DATA LISTING>
• • • •

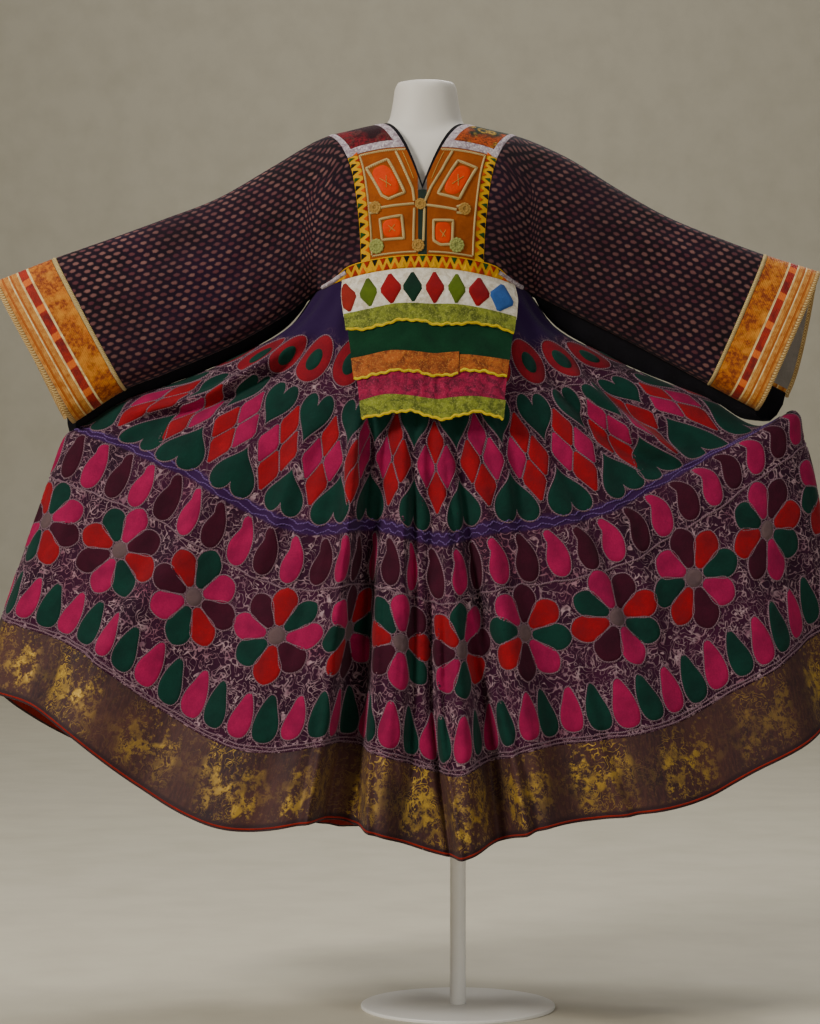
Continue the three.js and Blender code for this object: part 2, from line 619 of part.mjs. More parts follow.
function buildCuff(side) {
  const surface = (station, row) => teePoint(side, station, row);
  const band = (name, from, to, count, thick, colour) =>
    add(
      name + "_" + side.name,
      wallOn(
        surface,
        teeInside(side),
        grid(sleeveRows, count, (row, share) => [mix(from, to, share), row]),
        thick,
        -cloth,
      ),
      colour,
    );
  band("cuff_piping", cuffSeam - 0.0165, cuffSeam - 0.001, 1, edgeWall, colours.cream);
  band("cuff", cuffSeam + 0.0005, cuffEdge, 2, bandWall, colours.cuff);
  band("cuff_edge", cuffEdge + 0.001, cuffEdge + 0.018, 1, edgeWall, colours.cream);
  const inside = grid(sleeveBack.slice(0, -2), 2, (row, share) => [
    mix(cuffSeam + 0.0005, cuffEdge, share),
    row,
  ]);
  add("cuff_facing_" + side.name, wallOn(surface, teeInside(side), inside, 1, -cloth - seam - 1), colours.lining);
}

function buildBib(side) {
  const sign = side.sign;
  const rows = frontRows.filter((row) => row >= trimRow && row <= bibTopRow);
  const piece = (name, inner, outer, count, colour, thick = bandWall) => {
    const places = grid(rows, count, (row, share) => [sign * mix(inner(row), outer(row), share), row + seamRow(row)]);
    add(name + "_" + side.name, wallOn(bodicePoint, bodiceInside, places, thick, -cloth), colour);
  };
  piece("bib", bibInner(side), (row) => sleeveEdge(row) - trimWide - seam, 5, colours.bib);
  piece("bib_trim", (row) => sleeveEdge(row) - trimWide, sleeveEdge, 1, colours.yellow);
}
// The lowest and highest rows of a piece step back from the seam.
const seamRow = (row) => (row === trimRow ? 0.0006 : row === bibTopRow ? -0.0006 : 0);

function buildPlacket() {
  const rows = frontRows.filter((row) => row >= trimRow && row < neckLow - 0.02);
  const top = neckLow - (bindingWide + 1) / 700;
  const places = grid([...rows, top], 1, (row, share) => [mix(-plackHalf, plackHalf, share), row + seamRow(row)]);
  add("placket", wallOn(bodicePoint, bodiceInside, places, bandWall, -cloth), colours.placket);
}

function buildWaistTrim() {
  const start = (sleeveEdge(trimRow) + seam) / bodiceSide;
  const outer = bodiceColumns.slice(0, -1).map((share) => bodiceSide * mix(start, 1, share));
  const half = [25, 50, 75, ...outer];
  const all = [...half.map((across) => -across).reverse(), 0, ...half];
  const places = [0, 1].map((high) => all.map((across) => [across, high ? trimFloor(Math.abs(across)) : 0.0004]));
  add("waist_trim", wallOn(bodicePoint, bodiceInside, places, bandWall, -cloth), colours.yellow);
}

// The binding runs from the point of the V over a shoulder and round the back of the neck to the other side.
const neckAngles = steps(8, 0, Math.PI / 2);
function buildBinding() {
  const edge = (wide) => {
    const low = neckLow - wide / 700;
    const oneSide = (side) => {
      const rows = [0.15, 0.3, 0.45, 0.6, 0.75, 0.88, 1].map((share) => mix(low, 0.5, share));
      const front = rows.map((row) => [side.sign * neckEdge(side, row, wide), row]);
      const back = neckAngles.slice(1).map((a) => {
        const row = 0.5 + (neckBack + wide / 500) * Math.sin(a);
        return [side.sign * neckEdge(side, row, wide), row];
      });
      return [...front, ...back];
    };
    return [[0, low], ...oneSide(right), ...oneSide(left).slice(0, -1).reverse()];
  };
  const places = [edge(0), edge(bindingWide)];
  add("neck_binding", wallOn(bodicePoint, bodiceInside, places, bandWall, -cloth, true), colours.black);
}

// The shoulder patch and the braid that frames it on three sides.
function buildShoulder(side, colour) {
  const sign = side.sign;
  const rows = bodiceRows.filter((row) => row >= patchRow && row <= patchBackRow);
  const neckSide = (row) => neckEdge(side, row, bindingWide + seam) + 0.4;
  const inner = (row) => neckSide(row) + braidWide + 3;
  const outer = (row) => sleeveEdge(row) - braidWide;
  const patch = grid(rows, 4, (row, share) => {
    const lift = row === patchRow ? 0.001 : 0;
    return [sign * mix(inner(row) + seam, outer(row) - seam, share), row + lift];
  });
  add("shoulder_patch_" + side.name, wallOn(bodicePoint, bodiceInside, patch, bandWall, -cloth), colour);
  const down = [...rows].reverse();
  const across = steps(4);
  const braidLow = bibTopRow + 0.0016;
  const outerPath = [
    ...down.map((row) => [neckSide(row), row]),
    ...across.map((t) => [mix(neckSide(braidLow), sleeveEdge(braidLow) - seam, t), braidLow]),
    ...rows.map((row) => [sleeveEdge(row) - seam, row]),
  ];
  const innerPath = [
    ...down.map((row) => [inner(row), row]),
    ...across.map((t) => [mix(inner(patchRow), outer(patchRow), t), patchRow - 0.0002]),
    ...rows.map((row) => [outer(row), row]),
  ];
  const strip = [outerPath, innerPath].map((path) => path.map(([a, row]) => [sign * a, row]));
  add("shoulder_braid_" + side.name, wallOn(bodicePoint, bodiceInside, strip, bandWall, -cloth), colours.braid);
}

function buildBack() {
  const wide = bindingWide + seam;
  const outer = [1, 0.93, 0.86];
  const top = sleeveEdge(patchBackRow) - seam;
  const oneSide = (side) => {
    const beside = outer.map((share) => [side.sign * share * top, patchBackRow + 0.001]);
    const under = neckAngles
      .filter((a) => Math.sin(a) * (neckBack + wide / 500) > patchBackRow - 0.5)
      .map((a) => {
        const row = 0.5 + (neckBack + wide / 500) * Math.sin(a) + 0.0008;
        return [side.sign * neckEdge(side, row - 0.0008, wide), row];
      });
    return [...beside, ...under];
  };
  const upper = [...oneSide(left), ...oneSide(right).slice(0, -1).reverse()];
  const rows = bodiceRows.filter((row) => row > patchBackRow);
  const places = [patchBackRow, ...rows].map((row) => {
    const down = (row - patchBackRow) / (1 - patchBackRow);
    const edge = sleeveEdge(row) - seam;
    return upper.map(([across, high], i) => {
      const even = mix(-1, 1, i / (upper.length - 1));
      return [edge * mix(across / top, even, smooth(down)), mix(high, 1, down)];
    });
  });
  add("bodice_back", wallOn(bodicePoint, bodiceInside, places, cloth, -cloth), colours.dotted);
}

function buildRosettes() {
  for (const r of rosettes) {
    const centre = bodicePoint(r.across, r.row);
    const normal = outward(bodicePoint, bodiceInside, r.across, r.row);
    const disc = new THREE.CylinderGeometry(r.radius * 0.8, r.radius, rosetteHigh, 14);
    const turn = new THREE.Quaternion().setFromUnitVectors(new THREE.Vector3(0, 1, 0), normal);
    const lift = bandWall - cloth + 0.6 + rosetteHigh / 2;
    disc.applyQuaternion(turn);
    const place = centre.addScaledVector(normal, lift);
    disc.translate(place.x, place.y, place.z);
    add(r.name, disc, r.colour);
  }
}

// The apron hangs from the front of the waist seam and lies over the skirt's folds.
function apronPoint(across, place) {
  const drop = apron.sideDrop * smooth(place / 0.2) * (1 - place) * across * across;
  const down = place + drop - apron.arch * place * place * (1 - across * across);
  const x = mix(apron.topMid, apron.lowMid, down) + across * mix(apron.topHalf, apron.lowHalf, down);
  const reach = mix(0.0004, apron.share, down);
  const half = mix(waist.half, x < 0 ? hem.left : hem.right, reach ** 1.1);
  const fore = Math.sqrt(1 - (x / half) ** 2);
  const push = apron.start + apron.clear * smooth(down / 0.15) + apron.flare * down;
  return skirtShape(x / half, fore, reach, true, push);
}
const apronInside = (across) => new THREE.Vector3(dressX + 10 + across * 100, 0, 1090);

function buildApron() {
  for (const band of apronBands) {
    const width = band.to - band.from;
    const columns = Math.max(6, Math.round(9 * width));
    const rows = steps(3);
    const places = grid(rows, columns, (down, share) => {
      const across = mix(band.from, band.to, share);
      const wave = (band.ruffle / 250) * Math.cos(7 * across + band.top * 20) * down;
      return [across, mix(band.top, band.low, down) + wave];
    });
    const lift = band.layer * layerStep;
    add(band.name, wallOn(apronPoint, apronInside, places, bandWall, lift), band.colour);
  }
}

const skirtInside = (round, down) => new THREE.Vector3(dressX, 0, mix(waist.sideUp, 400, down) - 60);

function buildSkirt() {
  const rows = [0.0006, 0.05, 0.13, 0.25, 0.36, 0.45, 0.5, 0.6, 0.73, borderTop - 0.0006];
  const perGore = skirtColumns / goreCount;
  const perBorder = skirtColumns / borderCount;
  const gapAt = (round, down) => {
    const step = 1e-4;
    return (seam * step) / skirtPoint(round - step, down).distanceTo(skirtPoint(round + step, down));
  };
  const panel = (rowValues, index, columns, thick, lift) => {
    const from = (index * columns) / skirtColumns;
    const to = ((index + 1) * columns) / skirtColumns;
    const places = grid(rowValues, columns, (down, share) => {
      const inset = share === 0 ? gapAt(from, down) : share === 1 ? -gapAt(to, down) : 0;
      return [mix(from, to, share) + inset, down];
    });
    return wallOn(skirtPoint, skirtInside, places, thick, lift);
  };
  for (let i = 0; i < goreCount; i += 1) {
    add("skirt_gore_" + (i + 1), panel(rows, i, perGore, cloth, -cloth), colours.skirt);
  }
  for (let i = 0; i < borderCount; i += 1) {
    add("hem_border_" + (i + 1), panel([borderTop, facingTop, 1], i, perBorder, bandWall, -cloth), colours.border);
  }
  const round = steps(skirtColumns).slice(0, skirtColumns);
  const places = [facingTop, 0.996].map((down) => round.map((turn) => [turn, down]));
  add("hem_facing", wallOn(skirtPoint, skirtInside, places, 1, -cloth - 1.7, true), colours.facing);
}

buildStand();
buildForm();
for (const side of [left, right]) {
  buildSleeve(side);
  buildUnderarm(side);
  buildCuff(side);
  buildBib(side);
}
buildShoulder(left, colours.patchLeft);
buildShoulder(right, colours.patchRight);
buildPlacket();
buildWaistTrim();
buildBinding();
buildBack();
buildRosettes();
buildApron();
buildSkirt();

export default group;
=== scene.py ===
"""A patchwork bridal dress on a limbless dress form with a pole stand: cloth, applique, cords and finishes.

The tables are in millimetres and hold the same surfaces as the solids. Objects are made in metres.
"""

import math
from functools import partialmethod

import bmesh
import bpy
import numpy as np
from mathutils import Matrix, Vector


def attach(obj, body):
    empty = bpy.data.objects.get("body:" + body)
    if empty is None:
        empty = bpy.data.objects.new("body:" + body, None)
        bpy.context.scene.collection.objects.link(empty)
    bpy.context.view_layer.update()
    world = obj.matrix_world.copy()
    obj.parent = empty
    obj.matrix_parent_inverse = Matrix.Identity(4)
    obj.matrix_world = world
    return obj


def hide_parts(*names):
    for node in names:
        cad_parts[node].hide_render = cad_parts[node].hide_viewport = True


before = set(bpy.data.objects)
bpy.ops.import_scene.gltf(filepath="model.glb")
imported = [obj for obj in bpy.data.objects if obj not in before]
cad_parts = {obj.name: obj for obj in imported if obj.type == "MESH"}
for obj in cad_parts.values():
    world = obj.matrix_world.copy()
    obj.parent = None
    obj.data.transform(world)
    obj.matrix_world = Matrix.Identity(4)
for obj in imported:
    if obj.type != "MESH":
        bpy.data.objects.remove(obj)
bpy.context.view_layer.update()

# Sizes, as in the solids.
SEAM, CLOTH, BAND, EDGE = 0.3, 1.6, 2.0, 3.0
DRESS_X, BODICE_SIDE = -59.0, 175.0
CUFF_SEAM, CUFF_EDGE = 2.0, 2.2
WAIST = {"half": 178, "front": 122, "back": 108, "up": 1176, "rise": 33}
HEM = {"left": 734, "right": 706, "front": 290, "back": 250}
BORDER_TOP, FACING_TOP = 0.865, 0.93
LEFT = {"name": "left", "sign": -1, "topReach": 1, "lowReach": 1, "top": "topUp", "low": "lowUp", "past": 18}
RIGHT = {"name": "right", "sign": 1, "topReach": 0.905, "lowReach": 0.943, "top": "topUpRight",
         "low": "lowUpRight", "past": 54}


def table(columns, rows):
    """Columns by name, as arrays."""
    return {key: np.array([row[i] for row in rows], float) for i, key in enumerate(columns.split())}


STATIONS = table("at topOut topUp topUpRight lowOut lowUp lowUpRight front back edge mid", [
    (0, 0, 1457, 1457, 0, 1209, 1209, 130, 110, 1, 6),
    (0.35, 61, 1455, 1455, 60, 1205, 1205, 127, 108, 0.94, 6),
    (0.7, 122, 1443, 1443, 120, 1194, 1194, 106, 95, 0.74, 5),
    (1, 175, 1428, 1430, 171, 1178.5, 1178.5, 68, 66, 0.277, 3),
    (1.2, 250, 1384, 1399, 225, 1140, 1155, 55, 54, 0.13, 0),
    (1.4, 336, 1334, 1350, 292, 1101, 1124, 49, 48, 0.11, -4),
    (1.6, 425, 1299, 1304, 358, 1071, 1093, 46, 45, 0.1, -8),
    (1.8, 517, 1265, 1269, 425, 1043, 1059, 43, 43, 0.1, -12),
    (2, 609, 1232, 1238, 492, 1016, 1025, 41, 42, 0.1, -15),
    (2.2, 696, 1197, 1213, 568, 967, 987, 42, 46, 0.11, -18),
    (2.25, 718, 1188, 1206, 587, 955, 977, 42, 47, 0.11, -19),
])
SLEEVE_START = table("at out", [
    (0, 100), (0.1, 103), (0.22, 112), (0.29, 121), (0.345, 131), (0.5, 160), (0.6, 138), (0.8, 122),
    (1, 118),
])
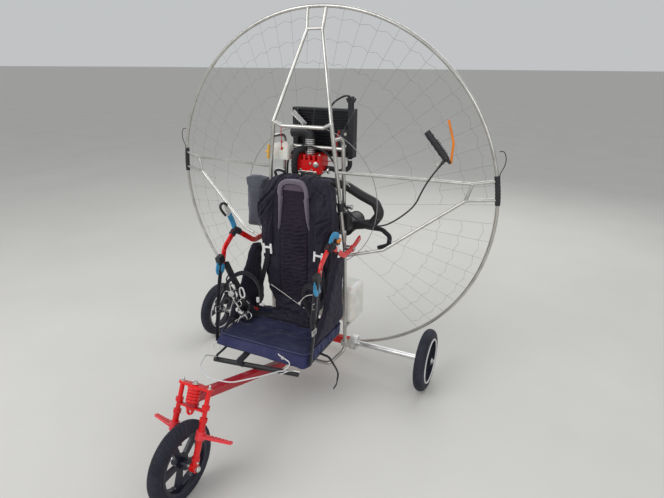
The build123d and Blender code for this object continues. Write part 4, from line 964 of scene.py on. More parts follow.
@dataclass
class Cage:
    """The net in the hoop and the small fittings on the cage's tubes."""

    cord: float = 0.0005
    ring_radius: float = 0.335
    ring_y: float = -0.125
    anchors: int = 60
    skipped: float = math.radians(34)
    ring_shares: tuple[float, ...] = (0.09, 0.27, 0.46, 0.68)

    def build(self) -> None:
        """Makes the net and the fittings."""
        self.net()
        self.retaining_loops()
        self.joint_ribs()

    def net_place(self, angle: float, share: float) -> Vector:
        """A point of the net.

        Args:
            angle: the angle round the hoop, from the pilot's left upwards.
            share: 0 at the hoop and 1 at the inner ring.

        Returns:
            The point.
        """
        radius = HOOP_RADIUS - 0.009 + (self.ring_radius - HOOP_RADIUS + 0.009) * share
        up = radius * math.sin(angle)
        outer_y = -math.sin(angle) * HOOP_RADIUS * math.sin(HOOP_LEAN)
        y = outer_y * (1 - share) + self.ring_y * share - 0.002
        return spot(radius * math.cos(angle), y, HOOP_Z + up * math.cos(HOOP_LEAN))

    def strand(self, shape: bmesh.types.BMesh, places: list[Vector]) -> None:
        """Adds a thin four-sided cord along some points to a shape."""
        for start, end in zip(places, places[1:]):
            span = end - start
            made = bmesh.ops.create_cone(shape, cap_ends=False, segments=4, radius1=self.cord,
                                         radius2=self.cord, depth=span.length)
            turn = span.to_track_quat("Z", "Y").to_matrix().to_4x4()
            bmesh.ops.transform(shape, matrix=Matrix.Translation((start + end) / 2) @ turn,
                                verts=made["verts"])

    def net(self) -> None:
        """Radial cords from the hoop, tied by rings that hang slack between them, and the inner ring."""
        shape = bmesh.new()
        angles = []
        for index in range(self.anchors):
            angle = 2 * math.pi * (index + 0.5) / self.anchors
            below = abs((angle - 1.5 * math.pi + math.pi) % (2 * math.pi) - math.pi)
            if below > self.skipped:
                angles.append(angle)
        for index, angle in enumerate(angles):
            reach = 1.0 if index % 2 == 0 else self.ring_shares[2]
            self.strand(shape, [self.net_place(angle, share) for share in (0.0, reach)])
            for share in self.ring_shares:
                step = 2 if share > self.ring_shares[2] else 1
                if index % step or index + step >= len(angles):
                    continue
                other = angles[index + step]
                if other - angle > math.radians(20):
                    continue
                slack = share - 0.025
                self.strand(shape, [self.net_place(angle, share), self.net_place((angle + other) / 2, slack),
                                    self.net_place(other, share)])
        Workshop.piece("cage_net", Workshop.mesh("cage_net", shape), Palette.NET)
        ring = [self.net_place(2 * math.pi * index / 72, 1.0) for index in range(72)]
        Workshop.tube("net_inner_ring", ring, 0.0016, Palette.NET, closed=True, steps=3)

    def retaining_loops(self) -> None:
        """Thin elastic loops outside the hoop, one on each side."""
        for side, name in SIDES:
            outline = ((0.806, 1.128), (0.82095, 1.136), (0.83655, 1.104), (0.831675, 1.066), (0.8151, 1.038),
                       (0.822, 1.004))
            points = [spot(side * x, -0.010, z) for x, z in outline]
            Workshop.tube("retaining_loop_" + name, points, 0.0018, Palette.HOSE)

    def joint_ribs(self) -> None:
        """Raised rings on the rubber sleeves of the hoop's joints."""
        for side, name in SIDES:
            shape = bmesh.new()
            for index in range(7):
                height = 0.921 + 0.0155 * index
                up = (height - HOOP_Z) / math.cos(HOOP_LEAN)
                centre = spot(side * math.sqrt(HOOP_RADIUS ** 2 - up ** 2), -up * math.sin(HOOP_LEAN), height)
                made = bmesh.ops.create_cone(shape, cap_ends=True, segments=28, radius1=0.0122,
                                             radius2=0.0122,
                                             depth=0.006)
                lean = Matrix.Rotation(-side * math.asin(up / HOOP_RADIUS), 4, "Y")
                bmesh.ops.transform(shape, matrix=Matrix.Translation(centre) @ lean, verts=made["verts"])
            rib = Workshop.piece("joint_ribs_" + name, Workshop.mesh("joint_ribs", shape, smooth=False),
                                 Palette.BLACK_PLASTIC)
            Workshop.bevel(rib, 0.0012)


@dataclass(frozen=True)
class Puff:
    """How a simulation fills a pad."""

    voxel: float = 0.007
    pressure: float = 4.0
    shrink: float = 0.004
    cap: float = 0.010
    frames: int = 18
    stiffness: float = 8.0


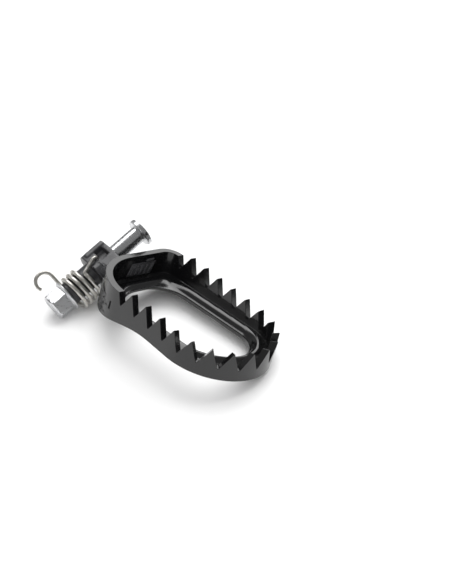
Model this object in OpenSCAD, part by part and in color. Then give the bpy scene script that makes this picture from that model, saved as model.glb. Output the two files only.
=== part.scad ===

• • • •

OBJECTIVE>
Among the entries above, find the line with "buildStand();" and the line with "bpy.context.scene.collection.objects.link(empty)"; give again exactly these two lines and all lines between them.

EXPECTED ANSWER>
buildStand();
buildForm();
for (const side of [left, right]) {
  buildSleeve(side);
  buildUnderarm(side);
  buildCuff(side);
  buildBib(side);
}
buildShoulder(left, colours.patchLeft);
buildShoulder(right, colours.patchRight);
buildPlacket();
buildWaistTrim();
buildBinding();
buildBack();
buildRosettes();
buildApron();
buildSkirt();

export default group;
=== scene.py ===
"""A patchwork bridal dress on a limbless dress form with a pole stand: cloth, applique, cords and finishes.

The tables are in millimetres and hold the same surfaces as the solids. Objects are made in metres.
"""

import math
from functools import partialmethod

import bmesh
import bpy
import numpy as np
from mathutils import Matrix, Vector


def attach(obj, body):
    empty = bpy.data.objects.get("body:" + body)
    if empty is None:
        empty = bpy.data.objects.new("body:" + body, None)
        bpy.context.scene.collection.objects.link(empty)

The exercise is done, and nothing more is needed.